### YOUR TASK
Exactly the lines from the one with "wall.add(wallSection('back_right_half', 0, innerBendX));" to the one with "record = json.load(file)", both included, are to be printed again; leave out the rest.

### DATASET EXCERPT
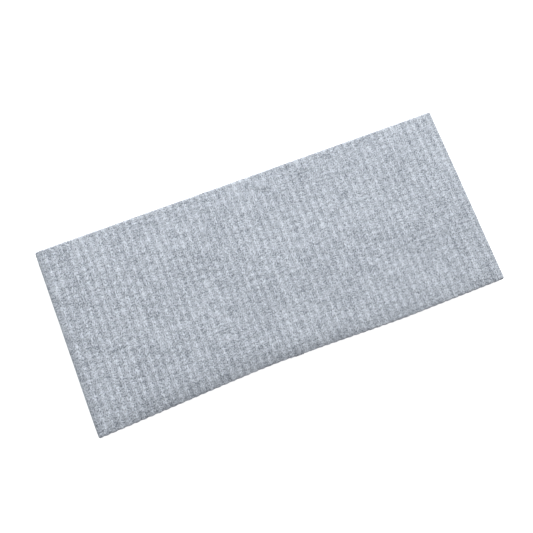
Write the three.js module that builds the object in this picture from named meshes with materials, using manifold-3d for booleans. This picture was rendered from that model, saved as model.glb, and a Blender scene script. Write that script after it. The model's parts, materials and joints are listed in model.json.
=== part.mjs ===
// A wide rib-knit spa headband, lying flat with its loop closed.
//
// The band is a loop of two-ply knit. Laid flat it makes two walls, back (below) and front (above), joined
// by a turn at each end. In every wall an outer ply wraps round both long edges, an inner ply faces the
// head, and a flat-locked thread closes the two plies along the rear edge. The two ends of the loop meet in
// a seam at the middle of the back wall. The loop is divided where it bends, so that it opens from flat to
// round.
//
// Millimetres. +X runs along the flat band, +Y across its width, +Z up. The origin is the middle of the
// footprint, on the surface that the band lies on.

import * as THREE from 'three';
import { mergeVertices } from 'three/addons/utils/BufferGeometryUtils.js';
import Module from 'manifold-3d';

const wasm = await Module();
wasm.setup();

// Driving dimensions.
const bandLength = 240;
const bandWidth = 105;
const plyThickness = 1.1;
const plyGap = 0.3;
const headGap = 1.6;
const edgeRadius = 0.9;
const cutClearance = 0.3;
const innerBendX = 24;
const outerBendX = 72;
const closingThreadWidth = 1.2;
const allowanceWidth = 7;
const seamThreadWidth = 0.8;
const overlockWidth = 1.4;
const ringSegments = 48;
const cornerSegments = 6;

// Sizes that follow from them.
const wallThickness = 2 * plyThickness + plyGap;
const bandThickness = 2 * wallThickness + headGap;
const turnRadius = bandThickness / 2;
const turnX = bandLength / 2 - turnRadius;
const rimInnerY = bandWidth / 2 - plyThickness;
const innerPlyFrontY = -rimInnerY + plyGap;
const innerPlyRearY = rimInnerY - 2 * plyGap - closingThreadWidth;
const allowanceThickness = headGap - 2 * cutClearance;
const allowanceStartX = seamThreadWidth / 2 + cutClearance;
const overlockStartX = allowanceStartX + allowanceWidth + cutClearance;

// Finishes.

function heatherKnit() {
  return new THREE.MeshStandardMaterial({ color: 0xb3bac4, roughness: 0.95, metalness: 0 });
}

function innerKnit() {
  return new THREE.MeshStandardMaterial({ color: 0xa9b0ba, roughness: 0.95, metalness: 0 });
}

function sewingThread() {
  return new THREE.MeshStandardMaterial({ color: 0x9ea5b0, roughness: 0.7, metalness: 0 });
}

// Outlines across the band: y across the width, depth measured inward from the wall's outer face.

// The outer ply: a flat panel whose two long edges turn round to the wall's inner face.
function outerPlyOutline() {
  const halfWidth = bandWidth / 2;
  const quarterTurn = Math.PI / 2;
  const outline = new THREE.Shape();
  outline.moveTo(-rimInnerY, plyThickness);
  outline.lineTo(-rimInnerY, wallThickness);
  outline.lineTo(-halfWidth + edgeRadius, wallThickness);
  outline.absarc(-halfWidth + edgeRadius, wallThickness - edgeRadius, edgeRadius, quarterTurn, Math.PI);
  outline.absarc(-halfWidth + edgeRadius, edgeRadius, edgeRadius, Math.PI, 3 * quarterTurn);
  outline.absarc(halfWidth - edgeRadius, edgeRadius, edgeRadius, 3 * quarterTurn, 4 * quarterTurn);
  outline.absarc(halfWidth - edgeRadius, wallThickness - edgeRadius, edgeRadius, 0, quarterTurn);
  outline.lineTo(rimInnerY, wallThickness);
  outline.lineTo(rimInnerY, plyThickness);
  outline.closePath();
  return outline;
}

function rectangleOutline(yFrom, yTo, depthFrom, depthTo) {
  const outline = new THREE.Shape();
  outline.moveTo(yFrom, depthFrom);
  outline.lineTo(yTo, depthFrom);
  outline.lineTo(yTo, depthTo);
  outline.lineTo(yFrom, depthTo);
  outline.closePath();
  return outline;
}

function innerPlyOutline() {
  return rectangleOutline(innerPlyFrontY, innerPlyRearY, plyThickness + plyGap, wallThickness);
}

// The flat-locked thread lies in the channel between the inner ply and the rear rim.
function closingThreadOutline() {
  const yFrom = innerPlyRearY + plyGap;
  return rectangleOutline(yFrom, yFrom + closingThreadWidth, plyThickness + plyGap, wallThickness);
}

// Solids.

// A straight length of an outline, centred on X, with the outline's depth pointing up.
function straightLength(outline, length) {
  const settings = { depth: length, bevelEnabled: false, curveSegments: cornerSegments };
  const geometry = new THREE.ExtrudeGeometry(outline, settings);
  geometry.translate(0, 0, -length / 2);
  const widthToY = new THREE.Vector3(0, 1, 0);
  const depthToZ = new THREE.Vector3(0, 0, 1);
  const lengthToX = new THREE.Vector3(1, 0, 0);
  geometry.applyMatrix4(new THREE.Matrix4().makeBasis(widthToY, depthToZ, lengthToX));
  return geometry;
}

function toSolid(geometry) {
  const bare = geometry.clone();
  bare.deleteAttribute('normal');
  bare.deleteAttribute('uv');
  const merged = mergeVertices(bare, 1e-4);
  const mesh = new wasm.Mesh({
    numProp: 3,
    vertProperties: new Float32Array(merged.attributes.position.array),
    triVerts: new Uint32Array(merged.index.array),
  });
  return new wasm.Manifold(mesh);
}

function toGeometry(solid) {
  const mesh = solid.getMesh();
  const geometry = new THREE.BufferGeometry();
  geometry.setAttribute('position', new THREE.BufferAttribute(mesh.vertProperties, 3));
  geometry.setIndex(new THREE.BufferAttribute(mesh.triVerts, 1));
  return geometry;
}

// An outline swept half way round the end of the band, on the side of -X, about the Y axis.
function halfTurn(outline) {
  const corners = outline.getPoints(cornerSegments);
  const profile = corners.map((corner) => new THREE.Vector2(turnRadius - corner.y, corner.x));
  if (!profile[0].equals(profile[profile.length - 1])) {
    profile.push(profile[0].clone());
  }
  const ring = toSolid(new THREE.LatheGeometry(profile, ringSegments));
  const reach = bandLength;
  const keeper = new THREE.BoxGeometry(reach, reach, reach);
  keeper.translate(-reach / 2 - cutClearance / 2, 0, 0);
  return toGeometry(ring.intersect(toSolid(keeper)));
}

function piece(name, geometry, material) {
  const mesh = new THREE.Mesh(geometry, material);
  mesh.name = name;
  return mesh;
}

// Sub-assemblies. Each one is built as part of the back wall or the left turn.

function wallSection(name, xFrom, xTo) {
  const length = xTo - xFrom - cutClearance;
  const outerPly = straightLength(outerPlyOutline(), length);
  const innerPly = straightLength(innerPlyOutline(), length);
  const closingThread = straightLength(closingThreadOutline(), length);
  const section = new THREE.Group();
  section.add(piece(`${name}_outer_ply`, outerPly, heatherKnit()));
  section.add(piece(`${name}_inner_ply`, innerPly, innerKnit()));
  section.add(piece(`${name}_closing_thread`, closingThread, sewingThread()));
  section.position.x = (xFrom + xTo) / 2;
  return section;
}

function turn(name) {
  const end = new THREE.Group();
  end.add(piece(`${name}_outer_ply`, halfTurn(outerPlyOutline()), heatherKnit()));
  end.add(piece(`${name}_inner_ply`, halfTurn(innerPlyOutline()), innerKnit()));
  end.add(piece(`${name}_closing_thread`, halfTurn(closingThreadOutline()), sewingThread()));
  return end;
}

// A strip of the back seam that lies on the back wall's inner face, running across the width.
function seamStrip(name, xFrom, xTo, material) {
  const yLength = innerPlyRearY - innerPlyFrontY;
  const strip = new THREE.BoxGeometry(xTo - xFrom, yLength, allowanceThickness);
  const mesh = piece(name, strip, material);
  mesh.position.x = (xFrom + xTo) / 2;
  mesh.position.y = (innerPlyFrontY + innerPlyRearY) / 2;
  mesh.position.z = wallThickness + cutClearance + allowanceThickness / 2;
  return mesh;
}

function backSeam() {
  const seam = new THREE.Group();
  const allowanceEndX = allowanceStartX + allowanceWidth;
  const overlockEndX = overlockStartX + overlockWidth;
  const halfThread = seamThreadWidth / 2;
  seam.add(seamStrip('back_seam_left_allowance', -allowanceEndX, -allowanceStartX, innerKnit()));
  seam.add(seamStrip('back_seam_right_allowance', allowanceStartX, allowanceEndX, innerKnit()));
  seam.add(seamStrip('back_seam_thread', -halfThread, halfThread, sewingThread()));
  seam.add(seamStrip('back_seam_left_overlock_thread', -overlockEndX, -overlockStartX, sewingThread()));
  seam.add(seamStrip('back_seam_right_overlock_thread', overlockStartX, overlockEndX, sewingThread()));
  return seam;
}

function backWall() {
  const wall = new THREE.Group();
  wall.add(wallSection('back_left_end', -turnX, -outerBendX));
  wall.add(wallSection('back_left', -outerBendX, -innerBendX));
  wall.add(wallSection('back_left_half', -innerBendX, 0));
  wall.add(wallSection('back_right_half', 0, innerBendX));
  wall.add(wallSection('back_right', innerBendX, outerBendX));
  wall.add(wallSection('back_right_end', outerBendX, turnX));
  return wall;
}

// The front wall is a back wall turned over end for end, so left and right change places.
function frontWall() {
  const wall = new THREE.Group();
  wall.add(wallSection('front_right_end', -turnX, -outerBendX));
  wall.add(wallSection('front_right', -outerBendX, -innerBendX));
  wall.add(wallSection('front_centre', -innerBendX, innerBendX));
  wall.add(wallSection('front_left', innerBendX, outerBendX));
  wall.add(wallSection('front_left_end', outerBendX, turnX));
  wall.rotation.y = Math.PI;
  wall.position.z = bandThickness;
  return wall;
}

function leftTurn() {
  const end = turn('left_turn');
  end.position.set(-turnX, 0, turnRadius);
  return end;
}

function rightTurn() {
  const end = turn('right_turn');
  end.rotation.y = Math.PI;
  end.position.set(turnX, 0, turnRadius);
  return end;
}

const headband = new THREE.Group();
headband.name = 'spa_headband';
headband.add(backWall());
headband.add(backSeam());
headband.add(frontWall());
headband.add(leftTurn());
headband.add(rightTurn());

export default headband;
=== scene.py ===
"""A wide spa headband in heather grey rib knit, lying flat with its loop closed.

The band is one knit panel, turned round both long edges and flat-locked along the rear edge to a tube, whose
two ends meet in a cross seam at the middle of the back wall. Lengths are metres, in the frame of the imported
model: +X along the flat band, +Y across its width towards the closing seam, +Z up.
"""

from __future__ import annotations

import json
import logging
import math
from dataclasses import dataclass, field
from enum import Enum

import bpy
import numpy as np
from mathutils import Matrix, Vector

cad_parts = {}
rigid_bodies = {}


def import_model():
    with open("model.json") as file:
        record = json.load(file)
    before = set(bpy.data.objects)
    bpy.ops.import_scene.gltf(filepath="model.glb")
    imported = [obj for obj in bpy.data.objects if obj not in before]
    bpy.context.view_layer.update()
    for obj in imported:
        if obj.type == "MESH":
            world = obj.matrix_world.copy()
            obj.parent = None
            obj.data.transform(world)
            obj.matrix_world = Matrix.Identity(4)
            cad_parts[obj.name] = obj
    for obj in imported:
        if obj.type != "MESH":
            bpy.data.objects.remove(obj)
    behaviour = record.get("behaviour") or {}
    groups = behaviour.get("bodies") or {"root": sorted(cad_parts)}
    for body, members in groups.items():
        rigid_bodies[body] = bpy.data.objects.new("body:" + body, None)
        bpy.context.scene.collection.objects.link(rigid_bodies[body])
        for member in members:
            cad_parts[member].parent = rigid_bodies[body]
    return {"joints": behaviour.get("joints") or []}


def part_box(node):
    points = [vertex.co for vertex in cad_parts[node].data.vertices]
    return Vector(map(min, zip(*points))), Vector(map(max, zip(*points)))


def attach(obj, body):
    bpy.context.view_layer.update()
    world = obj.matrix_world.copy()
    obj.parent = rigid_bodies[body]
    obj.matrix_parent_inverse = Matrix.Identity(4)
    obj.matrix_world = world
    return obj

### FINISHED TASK
  wall.add(wallSection('back_right_half', 0, innerBendX));
  wall.add(wallSection('back_right', innerBendX, outerBendX));
  wall.add(wallSection('back_right_end', outerBendX, turnX));
  return wall;
}

// The front wall is a back wall turned over end for end, so left and right change places.
function frontWall() {
  const wall = new THREE.Group();
  wall.add(wallSection('front_right_end', -turnX, -outerBendX));
  wall.add(wallSection('front_right', -outerBendX, -innerBendX));
  wall.add(wallSection('front_centre', -innerBendX, innerBendX));
  wall.add(wallSection('front_left', innerBendX, outerBendX));
  wall.add(wallSection('front_left_end', outerBendX, turnX));
  wall.rotation.y = Math.PI;
  wall.position.z = bandThickness;
  return wall;
}

function leftTurn() {
  const end = turn('left_turn');
  end.position.set(-turnX, 0, turnRadius);
  return end;
}

function rightTurn() {
  const end = turn('right_turn');
  end.rotation.y = Math.PI;
  end.position.set(turnX, 0, turnRadius);
  return end;
}

const headband = new THREE.Group();
headband.name = 'spa_headband';
headband.add(backWall());
headband.add(backSeam());
headband.add(frontWall());
headband.add(leftTurn());
headband.add(rightTurn());

export default headband;
=== scene.py ===
"""A wide spa headband in heather grey rib knit, lying flat with its loop closed.

The band is one knit panel, turned round both long edges and flat-locked along the rear edge to a tube, whose
two ends meet in a cross seam at the middle of the back wall. Lengths are metres, in the frame of the imported
model: +X along the flat band, +Y across its width towards the closing seam, +Z up.
"""

from __future__ import annotations

import json
import logging
import math
from dataclasses import dataclass, field
from enum import Enum

import bpy
import numpy as np
from mathutils import Matrix, Vector

cad_parts = {}
rigid_bodies = {}


def import_model():
    with open("model.json") as file:
        record = json.load(file)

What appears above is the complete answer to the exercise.